Establish mitigation measures to protect environmental justice communities, address methane emissions and idle wells, and prevent another Deepwater Horizon.

BOEM has broad authority to establish lease stipulations to mitigate the adverse impacts of oil and gas activities. Our comments call for BOEM to co-develop mitigation measures with environmental justice communities in the Gulf, who are disproportionately exposed to pollution and toxic waste from the ports, petrochemical plants, and refineries built to transport and process fossil fuels produced offshore. The agency should also incentivize oil and gas companies to enter into community benefit agreements with frontline communities to address harms or offer benefits. 

We also ask BOEM to develop lease stipulations to protect the marine environment by heightening safeguards against blowouts in order to prevent catastrophic oil spills and calling for the use of new technology to report methane emissions. Methane emissions far exceed levels previously included by BOEM in the national greenhouse gas inventory, according to a recent study. Methane is a potent climate pollutant, and accurate reporting is a critical first step to reducing emissions. 

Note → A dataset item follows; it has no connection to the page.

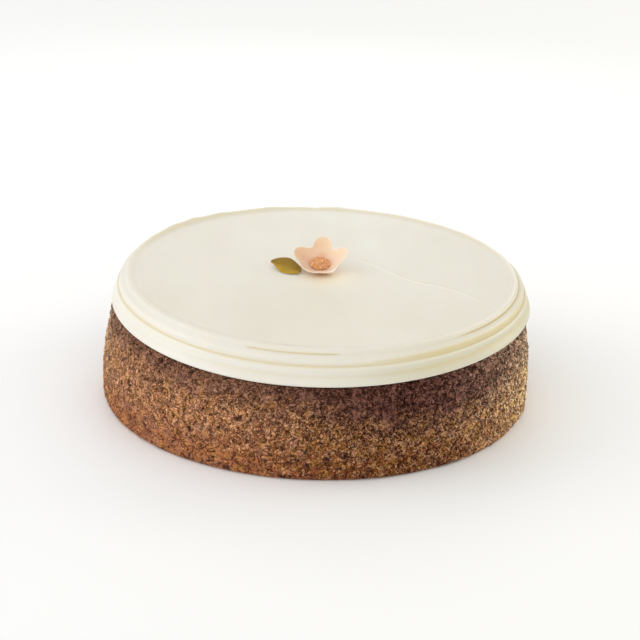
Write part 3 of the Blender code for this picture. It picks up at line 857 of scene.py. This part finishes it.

Finally, BOEM should stipulate that companies may not bid on new oil and gas leases until they have decommissioned infrastructure that they are no longer using. The oil and gas industry has left thousands of abandoned or improperly decommissioned wells in the Gulf, which can leak oil and methane. If companies do not fulfill their obligations, taxpayers will be on the hook for billions of dollars in decommissioning and clean-up costs.

BOEM does not have to expose our ocean to any more oil and gas leasing. But if the agency decides to lease, it must adopt measures to lessen impacts on the climate, Gulf communities, and the ocean environment.